Cache works also very well for multiple workers if they only ever read data. Unfortunately, real programs also write data, i.e. workers will want to modify the data on the whiteboard. If two people are working on the same data at the same time, we have a problem: if one worker changes some numbers in their notebook then the other workers need to be informed about it. The compromise solution is to let everyone know whenever you modify any results in your notebook. Whenever you alter a number, you have to shout out:
"I’ve just changed the entry for the 231st salary - if you have a copy of it then you’ll need to get the new value from me!"
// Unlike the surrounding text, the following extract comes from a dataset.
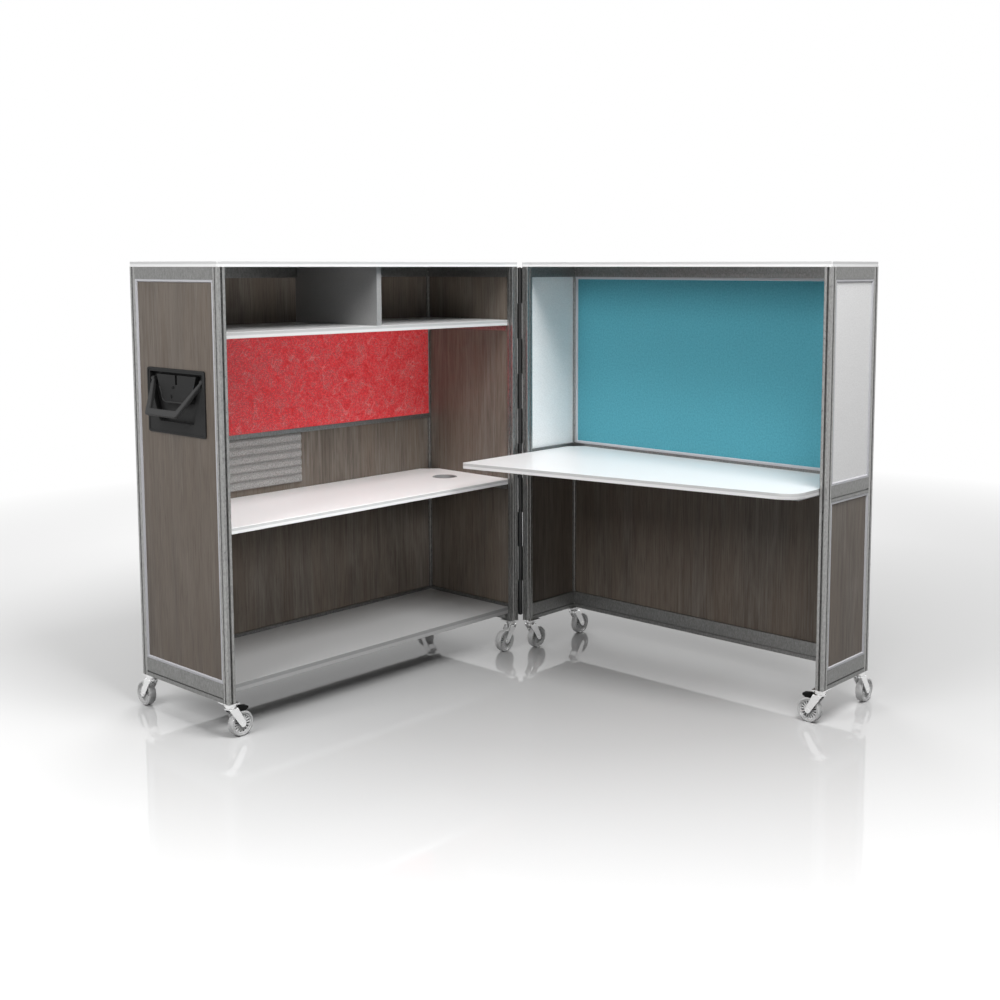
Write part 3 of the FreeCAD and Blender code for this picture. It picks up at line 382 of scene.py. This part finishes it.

Although this is OK for a small number of workers, it clearly has problems when there are lots of workers. Imagine 100 workers: whenever you change a number you have to let 99 other people know about it, which wastes time. Even worse, you have to be continually listening for updates from 99 other workers instead of concentrating on doing your own calculations.
This is the fundamental dilemma: memory access is so slow that we need small and fast caches to access data as fast as we can process it. However, whenever we write data there is an overhead which grows with the number of CPU-cores and will eventually make everything slow down again.
Keeping the data consistent and up-to-date on all the CPU-cores is called cache coherency. It means that we always have up-to-date values in our notebook (or, at the very least, that we know when our notebook is out of date and we must return to the whiteboard). Ensuring cache coherency is the major obstacle to building very large multicore processors.
Moving data into and out from caches is handled by the hardware, and programmers cannot directly control it. However, the way that data and computations are organized in the program code can have an effect on how efficiently the caches can be utilized. For example, if we are simulating particles in three dimensions, the coordinates of the particles can be stored either in three lists of N numbers (each list containing the x, y, or z coordinate of the N particles) or in N lists of three numbers (each list containing the three coordinates of a single particle). Depending on the computations done with the coordinates, the different data layouts can have differing behaviour with the caches. For example, if one does first computations only with the x coordinates, using three lists of N numbers may be more efficient.
In order to further improve the memory access speed, most modern CPUs have not only one, but multiple levels of cache. Together, the registers, different caches, and the main memory constitute a memory hierarchy pyramid.
The memory levels in the pyramid have the following characteristics:
- Physical location: the higher the memory type is in the pyramid, the closer it is physically to the CPU core.
- Performance: as we move from the bottom of the pyramid to the top, transfer speed (MB/s) increases.
- Access time: the time between read/write requests decreases as we move up in the hierarchy.
- Capacity: the amount of information that the memory type can store increases towards the bottom.
- Cost per byte: the higher in the pyramid, the more costly the memory is. The main memory is more expensive than the disk.
- Registers are the fastest type of memory. All the arithmetic operations on our data are done in registers. CPUs have general-purpose registers, as well as registers for specific types of data, or for specific operations. Physically, registers are a part of the CPU core.
- L1, L2, L3 caches are intermediate caches between the main memory and
the registers. L1 cache is the smallest and fastest, while L3 is the
largest and slowest. When the CPU core needs to fetch data, it looks first in
the L1, then L2, and finally L3, before fetching from the main memory.
Often each core has their own L1 and L2 caches, but L3 cache might be
shared between some cores. As an example, the AMD Rome 64 core processors
in CSC's Mahti supercomputer have the following charecteristics:
- L1 cache: 32 KiB (+ 32 KiB for instructions), private to the core.
- L2 cache: 512 KiB, private to the core.
- L3 cache: 16 MiB, shared between 4 cores.
- Main memory is the memory within a node, where all instructions and data of active programs reside.
- Remote memory is the main memory in another node. Accessing remote memory requires communication via the interconnect.
- Disks can store the data after the program has ended or the computer shutdown, unlike all the other types of memory discussed here. As accessing a disk is slow, normally a disk is used only in the start of the program (to load the data), and at the of the program (to save the data). Sometimes a small logging data is written during the run of the program, in order to restart from unexpected crashes (either due to hardware or software) some checkpoint data might also be written during the runtime.